HTTP/3 improved some of the binary encoding of messages but its big change was to move from TCP, used by all preceding HTTP versions, to a UDP protocol known as QUIC (hence why HTTP/3 is also called QUIC HTTP). This fully eliminates the head of line blocking problem, reduces the size of network packets, and addresses a bunch of overhead with TLS session establishment. However these changes further complicates troubleshooting.

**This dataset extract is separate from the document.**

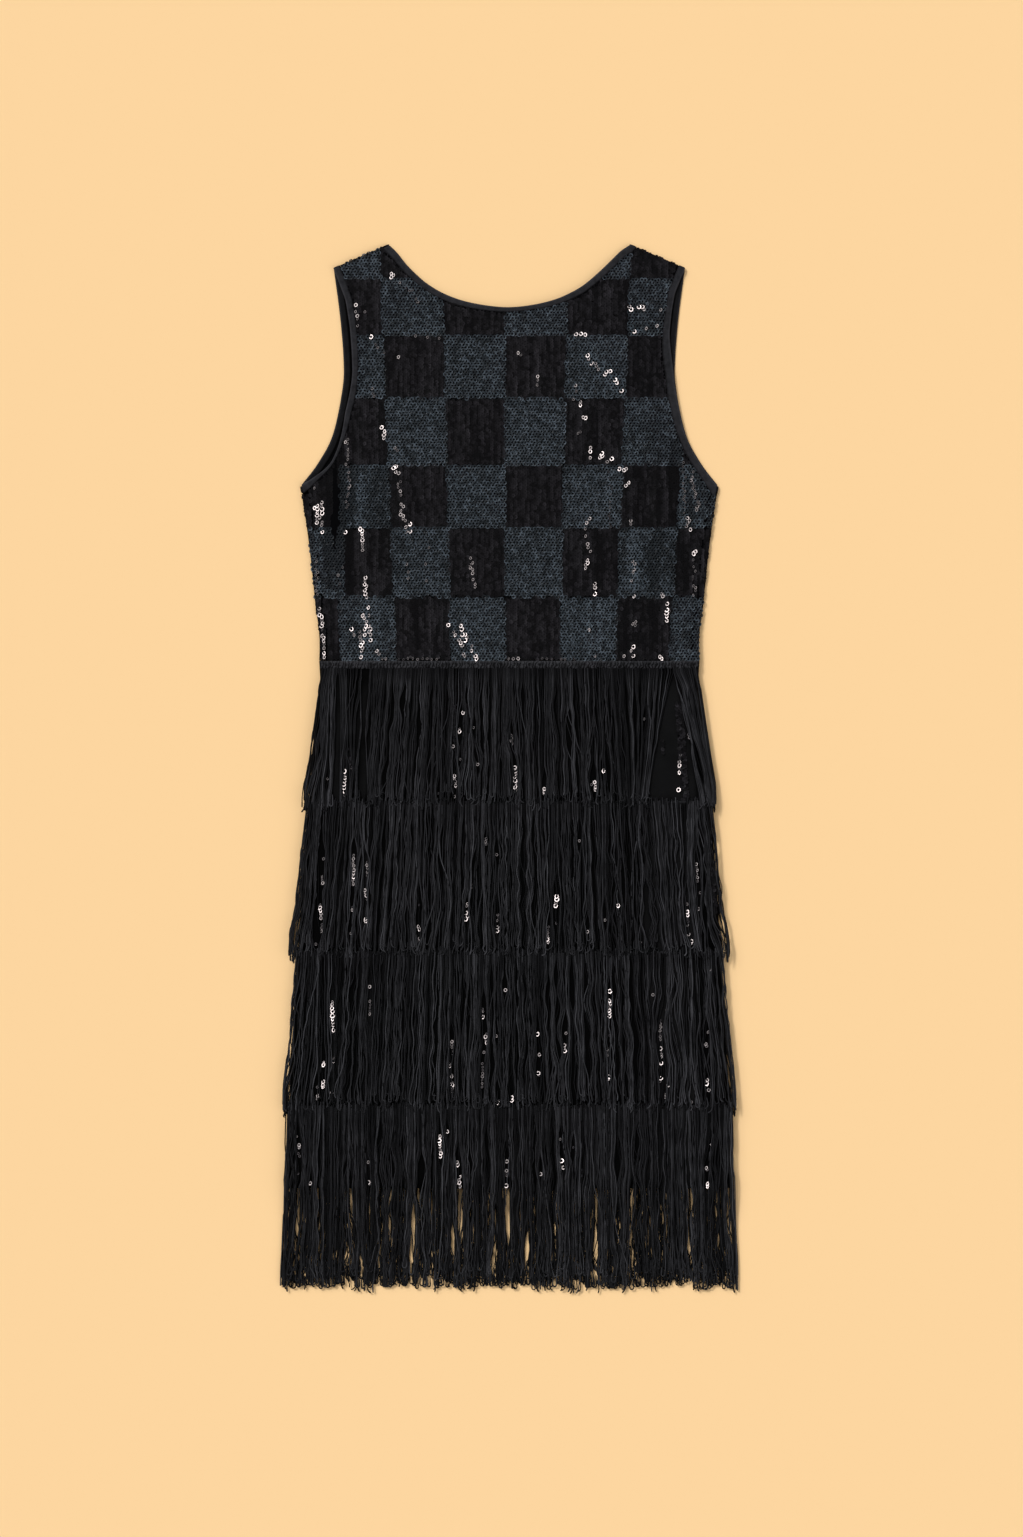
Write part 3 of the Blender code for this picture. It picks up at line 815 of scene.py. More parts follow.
SKIRT_GLINTS = {
    1: table(
        "x0 y0 x1 y1 bright",
        (-45, 53, -45, 50, 0.5), (-48, 40, -47, 31, 0.8), (-54, 21, -54, 18, 0.4), (-47, 9, -47, 6, 0.3),
        (-32, 7, -30, 1, 0.4), (-34, 40, -34, 37, 0.3), (-53, -5, -52, -20, 0.55),
        (-53, -27, -53, -30, 0.5), (-68, -24, -68, -27, 0.4), (-158, 0, -158, -30, 0.75),
        (-154, 5, -151, -3, 0.2), (-174, -9, -174, -12, 0.3), (2, 34, 2, 20, 0.35), (6, 3, 6, -25, 0.75),
        (34, -18, 33, -28, 0.6), (90, -2, 90, -5, 0.95), (82, -11, 83, -24, 0.65), (79, -15, 79, -18, 0.4),
        (129, 48, 130, 45, 0.5), (170, 34, 174, 26, 0.3), (164, 15, 163, -8, 0.7),
        (162, -20, 162, -23, 0.75),
    ),
    2: table(
        "x0 y0 x1 y1 bright",
        (-179, -85, -178, -90, 0.55), (-180, -102, -179, -114, 0.45), (-182, -129, -180, -147, 0.8),
        (-180, -148, -180, -160, 0.25), (-187, -167, -184, -172, 0.6), (-149, -81, -150, -115, 0.6),
        (-151, -131, -151, -140, 0.7), (-152, -157, -152, -160, 0.35), (-142, -80, -141, -82, 0.5),
        (-136, -88, -136, -106, 0.45), (-138, -114, -137, -129, 0.55), (-137, -143, -138, -149, 0.6),
        (-87, -129, -86, -134, 0.25), (-87, -150, -87, -158, 0.7), (-87, -162, -87, -169, 0.7),
        (-41, -137, -41, -148, 0.75), (-40, -128, -41, -136, 0.3), (-37, -110, -37, -119, 0.2),
        (-12, -82, -11, -85, 0.4), (-11, -139, -11, -149, 0.3), (-12, -150, -11, -159, 0.6),
        (-23, -66, -22, -76, 0.2), (67, -69, 67, -72, 0.4), (45, -121, 45, -135, 0.85),
        (45, -148, 45, -151, 0.4), (38, -150, 37, -170, 0.55), (104, -131, 105, -134, 0.65),
        (91, -143, 92, -148, 0.45), (75, -156, 75, -159, 0.3), (126, -166, 126, -170, 0.4),
        (179, -89, 181, -112, 0.4), (183, -118, 183, -122, 0.4), (181, -134, 181, -137, 0.4),
        (170, -129, 171, -134, 0.3), (171, -136, 171, -154, 0.75), (172, -157, 173, -162, 0.85),
        (174, -164, 175, -172, 0.55),
    ),
    3: table(
        "x0 y0 x1 y1 bright",
        (-170, -221, -169, -258, 0.95), (-169, -277, -168, -283, 0.4), (-178, -280, -178, -288, 0.8),
        (-179, -299, -178, -309, 0.85), (-184, -304, -184, -308, 0.5), (-184, -312, -183, -321, 0.95),
        (-171, -311, -170, -314, 0.4), (-134, -208, -133, -213, 0.6), (-133, -221, -134, -240, 0.35),
        (-55, -260, -54, -277, 0.35), (-57, -282, -57, -289, 0.65), (-56, -292, -55, -298, 0.6),
        (-55, -300, -54, -313, 0.45), (-25, -229, -25, -242, 0.45), (-22, -253, -22, -266, 0.55),
        (-24, -271, -24, -276, 0.8), (-26, -281, -26, -309, 0.25), (-13, -256, -12, -259, 0.6),
        (-11, -317, -11, -323, 0.9), (-4, -212, -4, -215, 0.55), (2, -315, 3, -321, 0.8),
        (27, -253, 27, -258, 0.8), (29, -273, 29, -278, 0.75), (28, -291, 28, -298, 0.65),
        (54, -253, 54, -256, 0.5), (53, -263, 53, -274, 0.9), (96, -213, 96, -218, 0.6),
        (96, -221, 96, -241, 0.8), (96, -255, 96, -258, 0.35), (94, -268, 94, -279, 0.6),
        (95, -294, 95, -302, 0.6), (137, -217, 137, -219, 0.5), (151, -231, 151, -235, 0.3),
        (145, -240, 145, -264, 0.45), (145, -267, 146, -280, 0.7), (145, -281, 146, -288, 0.9),
        (145, -295, 145, -304, 0.8), (153, -288, 153, -291, 0.35), (152, -304, 152, -307, 0.7),
        (150, -311, 149, -319, 0.6), (191, -193, 193, -195, 0.6), (191, -253, 191, -256, 0.35),
        (189, -263, 189, -269, 0.4), (189, -298, 189, -306, 0.6), (191, -309, 191, -311, 0.4),
        (174, -319, 176, -323, 0.4),
    ),
    4: table(
        "x0 y0 x1 y1 bright",
        (-204, -352, -204, -355, 0.4), (-201, -360, -201, -367, 0.5), (-202, -368, -202, -376, 0.25),
        (-203, -387, -203, -390, 0.4), (-198, -389, -198, -393, 0.4), (-191, -398, -191, -400, 0.7),
        (-137, -377, -134, -379, 0.4), (-135, -395, -134, -402, 0.6), (-67, -351, -66, -376, 0.85),
        (-60, -347, -58, -350, 0.95), (-50, -376, -49, -384, 0.6), (-49, -390, -47, -404, 0.85),
        (-3, -377, -2, -379, 0.7), (-3, -384, -2, -394, 0.45), (-3, -399, -3, -403, 0.85),
        (49, -355, 49, -359, 0.6), (50, -375, 50, -379, 0.8), (52, -382, 52, -386, 0.8),
        (30, -389, 30, -391, 0.4), (61, -361, 61, -366, 0.3), (194, -361, 194, -363, 0.5),
        (189, -381, 190, -389, 0.75), (190, -396, 190, -404, 0.8),
    ),
}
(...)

When it comes to representation selection, your app should support both a text and binary format and use the former for HTTP/1.1 and the latter for HTTP/2 and HTTP/3. When using HTTP/2 with a good binary representation the total amount of network traffic will generally be 5-10%, sometimes less, of what it would have been in HTTP/1.1. The less data that needs to be sent the less time waiting for all the data to transit the network and the less latency experienced by the user. It also reduces the network and compute resource needed by both client and server.
What’s Next
So, all the above provides some context and terminology needed to discuss the particulars of the use of HTTP for APIs. I’ll have follow-on posts around:
- some parts of the HTTP protocol semantics that I think people often get wrong or just miss
- aspects of creating good HTTP APIs (i.e., the URLs, methods, and headers) for both ReST and RPC services
- creating representations that can evolve over time
- HTTP’s caching mechanism
- implementing long-running jobs
- some aspects of authentication and authorization
So, if any of this sounds good to you then stay tuned.
* Throughout these posts I use the term “HTTP API” rather than terms like microservice, web service, and other often used terms because many of them lack a formal definition either in fact or in practice. Because of that, people have generally made up a definition that bakes in a bunch of their own assumptions. “HTTP API” is hopefully different enough that it avoids those assumptions.